__STATED EXERCISE__:
The data follows this line. Copy verbatim the line with "zip(*points))), Vector(map(max, zip(*points)))" and each line after it to the end.
____ DATA EXCERPT
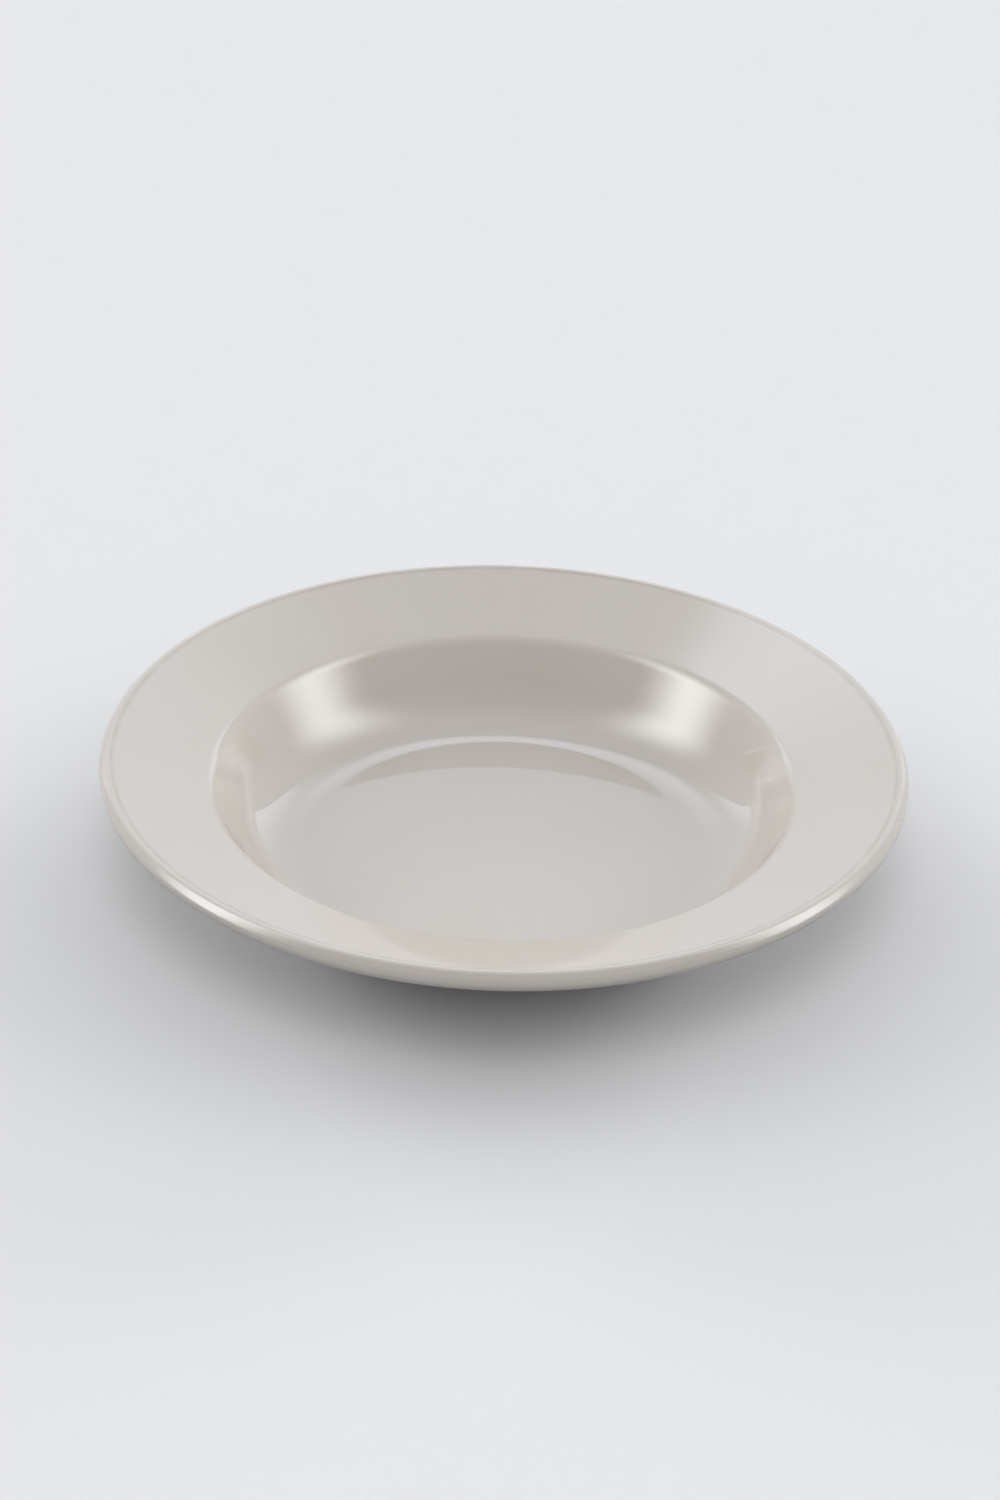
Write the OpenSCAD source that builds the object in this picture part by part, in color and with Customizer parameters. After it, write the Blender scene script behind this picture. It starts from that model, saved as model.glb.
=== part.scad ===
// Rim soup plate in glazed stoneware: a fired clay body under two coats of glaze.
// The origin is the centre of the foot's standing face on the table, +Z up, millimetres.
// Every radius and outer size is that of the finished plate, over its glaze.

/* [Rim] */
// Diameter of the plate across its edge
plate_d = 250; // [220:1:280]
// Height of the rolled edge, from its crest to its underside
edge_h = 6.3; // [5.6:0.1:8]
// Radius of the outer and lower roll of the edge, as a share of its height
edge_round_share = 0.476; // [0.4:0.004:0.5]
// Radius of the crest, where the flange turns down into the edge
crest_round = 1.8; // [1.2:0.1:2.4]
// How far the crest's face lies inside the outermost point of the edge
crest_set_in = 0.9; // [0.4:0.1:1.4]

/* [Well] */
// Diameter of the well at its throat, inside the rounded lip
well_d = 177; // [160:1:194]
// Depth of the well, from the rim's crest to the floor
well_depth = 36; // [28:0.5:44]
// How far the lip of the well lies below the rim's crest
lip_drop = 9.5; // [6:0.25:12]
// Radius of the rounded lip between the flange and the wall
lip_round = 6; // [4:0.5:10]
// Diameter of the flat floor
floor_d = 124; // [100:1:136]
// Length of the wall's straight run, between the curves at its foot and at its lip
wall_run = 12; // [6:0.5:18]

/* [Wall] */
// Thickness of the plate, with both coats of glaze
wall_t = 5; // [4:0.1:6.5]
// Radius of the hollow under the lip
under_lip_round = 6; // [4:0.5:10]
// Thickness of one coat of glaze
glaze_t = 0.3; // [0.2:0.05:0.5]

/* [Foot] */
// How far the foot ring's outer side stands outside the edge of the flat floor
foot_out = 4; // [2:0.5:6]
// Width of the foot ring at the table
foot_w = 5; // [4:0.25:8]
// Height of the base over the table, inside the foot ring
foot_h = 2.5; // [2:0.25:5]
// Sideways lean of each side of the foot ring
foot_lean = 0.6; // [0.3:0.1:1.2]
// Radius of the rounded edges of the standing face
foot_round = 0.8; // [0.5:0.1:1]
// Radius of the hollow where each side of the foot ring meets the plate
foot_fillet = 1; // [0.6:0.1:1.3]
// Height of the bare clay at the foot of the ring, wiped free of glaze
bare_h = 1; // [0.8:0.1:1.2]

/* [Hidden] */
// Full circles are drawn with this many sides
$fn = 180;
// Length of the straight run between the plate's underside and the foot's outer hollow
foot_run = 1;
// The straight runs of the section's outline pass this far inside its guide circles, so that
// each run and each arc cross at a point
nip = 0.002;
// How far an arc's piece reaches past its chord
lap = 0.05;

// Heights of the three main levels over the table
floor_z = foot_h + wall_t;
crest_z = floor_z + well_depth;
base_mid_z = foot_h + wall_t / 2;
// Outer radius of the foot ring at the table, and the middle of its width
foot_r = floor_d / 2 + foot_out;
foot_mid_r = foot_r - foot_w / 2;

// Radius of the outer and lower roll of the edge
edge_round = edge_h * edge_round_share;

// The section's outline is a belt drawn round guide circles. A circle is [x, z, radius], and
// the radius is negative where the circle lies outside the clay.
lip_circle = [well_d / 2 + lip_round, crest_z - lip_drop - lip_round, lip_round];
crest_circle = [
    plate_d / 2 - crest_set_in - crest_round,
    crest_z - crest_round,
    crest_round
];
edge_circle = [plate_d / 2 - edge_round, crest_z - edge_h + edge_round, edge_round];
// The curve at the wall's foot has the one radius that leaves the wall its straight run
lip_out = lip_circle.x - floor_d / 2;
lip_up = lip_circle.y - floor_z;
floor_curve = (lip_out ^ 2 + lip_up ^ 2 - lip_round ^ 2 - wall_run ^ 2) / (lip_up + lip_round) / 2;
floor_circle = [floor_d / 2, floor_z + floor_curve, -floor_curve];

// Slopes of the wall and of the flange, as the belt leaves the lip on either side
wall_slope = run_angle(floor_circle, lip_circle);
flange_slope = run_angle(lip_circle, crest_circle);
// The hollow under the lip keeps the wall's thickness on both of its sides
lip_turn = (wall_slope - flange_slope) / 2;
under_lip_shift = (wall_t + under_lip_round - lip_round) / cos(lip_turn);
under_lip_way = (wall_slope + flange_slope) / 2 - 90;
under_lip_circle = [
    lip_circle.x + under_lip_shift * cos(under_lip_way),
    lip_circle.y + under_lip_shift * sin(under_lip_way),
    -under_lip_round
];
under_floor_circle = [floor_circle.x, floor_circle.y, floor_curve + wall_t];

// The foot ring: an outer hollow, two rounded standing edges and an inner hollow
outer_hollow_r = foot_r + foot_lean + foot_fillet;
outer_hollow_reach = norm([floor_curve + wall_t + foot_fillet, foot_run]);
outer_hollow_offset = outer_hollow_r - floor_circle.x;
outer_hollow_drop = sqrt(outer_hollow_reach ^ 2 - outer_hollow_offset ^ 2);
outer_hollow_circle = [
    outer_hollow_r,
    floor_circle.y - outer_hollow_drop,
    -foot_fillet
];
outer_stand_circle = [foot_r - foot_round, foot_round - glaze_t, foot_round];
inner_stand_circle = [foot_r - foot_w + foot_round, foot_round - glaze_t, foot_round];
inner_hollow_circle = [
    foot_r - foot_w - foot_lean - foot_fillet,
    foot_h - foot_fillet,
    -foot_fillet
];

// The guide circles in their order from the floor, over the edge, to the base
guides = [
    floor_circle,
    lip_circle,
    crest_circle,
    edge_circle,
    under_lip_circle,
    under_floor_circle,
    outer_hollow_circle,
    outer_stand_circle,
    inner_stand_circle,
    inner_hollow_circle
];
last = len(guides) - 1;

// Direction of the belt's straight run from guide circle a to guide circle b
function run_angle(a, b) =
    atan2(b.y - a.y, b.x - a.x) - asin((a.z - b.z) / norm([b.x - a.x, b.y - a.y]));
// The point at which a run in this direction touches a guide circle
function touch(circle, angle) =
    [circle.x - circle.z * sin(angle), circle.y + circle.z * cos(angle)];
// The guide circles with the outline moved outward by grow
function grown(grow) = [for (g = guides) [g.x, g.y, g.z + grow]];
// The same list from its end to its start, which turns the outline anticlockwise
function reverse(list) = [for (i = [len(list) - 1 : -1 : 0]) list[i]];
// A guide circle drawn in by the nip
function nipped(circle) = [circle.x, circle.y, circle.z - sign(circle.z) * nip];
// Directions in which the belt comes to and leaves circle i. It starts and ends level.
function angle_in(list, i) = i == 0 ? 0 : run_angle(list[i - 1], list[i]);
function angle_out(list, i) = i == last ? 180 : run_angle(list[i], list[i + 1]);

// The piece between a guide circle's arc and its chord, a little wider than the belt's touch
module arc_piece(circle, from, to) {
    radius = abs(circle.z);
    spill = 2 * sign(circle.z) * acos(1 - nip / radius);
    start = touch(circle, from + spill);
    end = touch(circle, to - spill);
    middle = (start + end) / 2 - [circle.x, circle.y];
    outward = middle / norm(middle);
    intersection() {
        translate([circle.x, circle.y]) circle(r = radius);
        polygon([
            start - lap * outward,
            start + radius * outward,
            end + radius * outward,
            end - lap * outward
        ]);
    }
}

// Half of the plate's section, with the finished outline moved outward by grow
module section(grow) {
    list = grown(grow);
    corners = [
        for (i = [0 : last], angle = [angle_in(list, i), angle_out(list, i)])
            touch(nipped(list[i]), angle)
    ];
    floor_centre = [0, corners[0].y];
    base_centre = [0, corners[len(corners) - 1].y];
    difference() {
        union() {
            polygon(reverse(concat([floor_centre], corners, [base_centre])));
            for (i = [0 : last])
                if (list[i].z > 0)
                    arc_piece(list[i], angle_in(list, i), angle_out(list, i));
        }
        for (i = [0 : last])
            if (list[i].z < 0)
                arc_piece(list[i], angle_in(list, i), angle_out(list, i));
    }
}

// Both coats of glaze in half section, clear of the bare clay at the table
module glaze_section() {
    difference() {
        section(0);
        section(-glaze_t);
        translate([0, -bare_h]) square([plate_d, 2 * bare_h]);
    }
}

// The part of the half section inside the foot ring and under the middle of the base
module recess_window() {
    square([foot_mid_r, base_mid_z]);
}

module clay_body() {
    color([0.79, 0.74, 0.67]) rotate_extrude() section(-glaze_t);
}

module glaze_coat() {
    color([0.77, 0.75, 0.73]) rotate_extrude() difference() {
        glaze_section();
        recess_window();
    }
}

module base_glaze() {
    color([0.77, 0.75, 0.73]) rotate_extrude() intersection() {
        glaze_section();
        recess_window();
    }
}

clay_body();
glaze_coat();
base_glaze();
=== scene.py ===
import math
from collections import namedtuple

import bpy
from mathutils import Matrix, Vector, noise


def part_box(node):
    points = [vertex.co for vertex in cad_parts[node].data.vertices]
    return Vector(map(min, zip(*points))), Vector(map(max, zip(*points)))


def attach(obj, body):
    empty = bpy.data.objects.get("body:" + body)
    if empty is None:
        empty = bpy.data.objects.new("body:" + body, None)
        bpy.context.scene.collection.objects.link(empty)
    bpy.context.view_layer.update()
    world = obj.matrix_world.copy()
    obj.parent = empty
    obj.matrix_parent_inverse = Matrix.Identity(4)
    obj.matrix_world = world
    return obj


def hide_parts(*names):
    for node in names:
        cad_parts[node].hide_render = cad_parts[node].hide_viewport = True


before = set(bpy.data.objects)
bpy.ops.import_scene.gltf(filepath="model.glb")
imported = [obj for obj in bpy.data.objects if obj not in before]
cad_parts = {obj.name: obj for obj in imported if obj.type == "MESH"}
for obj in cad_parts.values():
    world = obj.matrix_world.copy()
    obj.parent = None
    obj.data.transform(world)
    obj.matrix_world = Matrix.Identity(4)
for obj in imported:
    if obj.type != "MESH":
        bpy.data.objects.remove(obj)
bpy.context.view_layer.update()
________
__THE OUTPUT__:
    return Vector(map(min, zip(*points))), Vector(map(max, zip(*points)))


def attach(obj, body):
    empty = bpy.data.objects.get("body:" + body)
    if empty is None:
        empty = bpy.data.objects.new("body:" + body, None)
        bpy.context.scene.collection.objects.link(empty)
    bpy.context.view_layer.update()
    world = obj.matrix_world.copy()
    obj.parent = empty
    obj.matrix_parent_inverse = Matrix.Identity(4)
    obj.matrix_world = world
    return obj


def hide_parts(*names):
    for node in names:
        cad_parts[node].hide_render = cad_parts[node].hide_viewport = True


before = set(bpy.data.objects)
bpy.ops.import_scene.gltf(filepath="model.glb")
imported = [obj for obj in bpy.data.objects if obj not in before]
cad_parts = {obj.name: obj for obj in imported if obj.type == "MESH"}
for obj in cad_parts.values():
    world = obj.matrix_world.copy()
    obj.parent = None
    obj.data.transform(world)
    obj.matrix_world = Matrix.Identity(4)
for obj in imported:
    if obj.type != "MESH":
        bpy.data.objects.remove(obj)
bpy.context.view_layer.update()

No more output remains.